By Chris McCurley

Do I have to be there? It is a question that many Christians have asked themselves when it comes to church attendance, primarily, church attendance on Sunday and Wednesday evenings. Even the nominal Christian would concede that Sunday morning is a must, but what about other meeting times? Is my absence on Sunday night and Wednesday night condemnable?  Some conclude that, aside from Sunday morning, corporate worship is optional. Occasionally I have heard someone say, “Prove to me that I have to attend on Sunday and Wednesday nights!” It must be admitted that such a statement reveals a rather sad condition of the heart and soul. The question, “Do I have to be here?” says something about the commitment level of the individual. 

Throughout the Scriptures we find the irrefutable fact that God must be first in our hearts. The Old and New Testaments reveal this truth. The first of the 10 Commandments clearly states that God is to have exclusive rights to our hearts: “I am the Lord your God, who brought you out of the land of Egypt, out of the house of slavery. You shall have no other gods before Me” (Exodus 20:2-3). In Mark 12:28-30 a scribe asks Jesus, “What commandment is foremost of all?” Jesus responds, “Hear, O Israel! The Lord our God is one Lord; and you shall love the Lord your God with all your heart, and with all your soul, and with all your mind, and with all your strength.” God must be first in our hearts. When God is first in the heart of the individual Christian it affects every area of his life. Spiritual things receive top priority. This includes, of course, worship and church attendance. A heart that is given to God will worship. A heart that is given to God will understand the necessity of church and why one needs to be there. The person who constantly tries to justify why he does not have to attend is the person whose heart is not completely devoted to the Lord. Loving God with all your heart, soul, mind, and strength will naturally motivate one to be at church and to engage in worship with fellow brothers and sisters. Jesus stated, “But seek first His kingdom and His righteousness…” (Matthew 6:33). Attendance will not be an issue to the one who is seeking kingdom things first. “Do I have to be there?” is not a question for the one who loves the Lord his God with all of his heart, soul, mind, and strength. 

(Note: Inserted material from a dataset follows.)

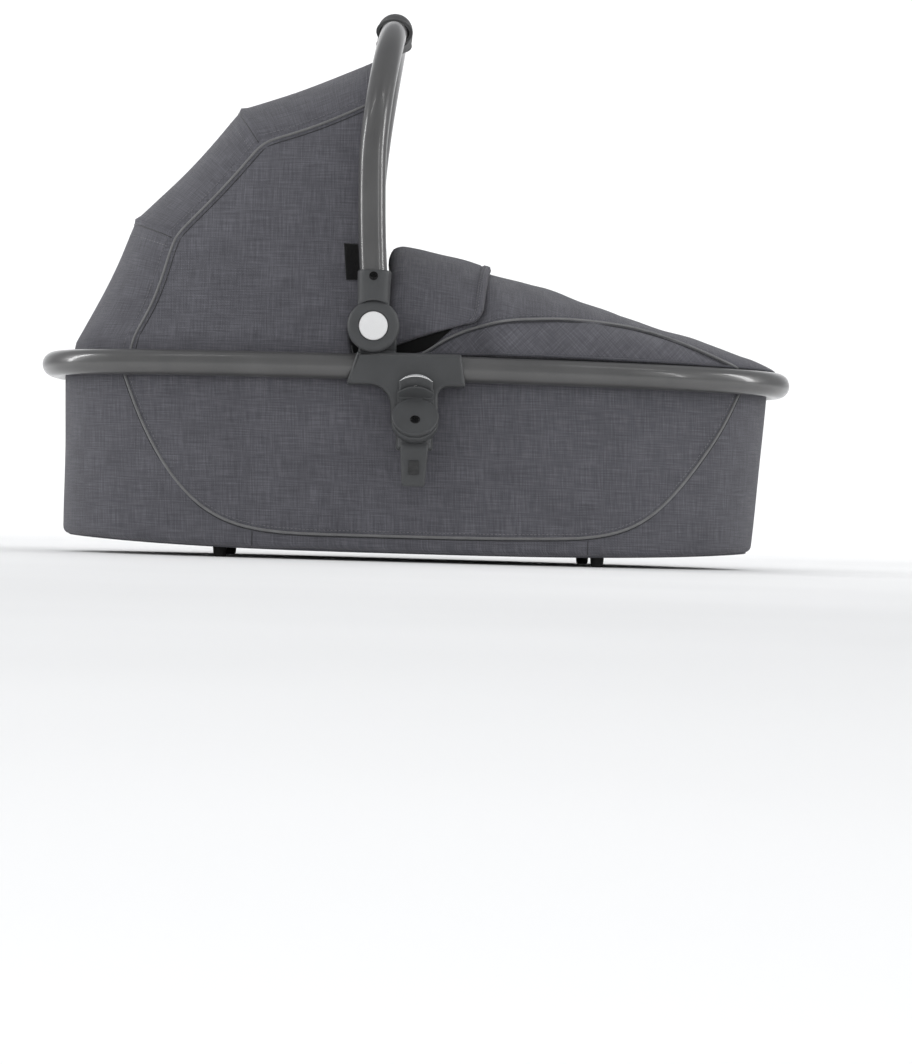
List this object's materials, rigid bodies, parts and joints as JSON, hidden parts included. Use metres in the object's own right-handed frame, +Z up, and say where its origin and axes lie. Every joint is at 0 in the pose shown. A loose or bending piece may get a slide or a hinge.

The elders of any congregation have a scriptural obligation to “feed the flock” (Acts 20:28). The “sheep” have a scriptural responsibility to submit to these shepherds and follow their lead (Hebrews 13:17). Elders are to tend to the spiritual needs of the flock, and the congregation is commissioned to follow that lead so long as their leadership does not violate God’s Word. Therefore, if the elders set reasonably appointed times to nourish the flock, the Christian does not have the right to willfully excuse himself from the assembling of the saints. The author of Hebrews wrote, “Let us hold fast the confession of our hope without wavering, for He who promised is faithful; and let us consider how to stimulate one another to love and good deeds, not forsaking our own assembling together, as is the habit of some, but encouraging one another; and all the more as you see the day drawing near.” How does one consider another? How do we stimulate one another to love and good deeds? How do we encourage one another if we are not present? How does my staying at home serve to stimulate others? How do I encourage others from my couch? When we miss services, we miss a golden opportunity for growth and encouragement, for love and support, and for praise and worship. Let us realize all that we are forsaking when we willfully forsake the assembly. 

At its core, the question, “Do I have to be there?” is a selfish one. It is not a question for the one who seeks to serve the Lord with every fiber of his being. Church attendance should be a decision made one time. We resolve to assemble with our fellow brothers and sisters at every opportunity, barring any unforeseen circumstances. We must be committed to the life and health of the body of Christ. Also, consider this: If the church was a part of God’s eternal plan from the beginning and Jesus Christ purchased the church with His own blood, then why would I ever treat His precious commodity as non-essential, or attempt to justify my lack of participation?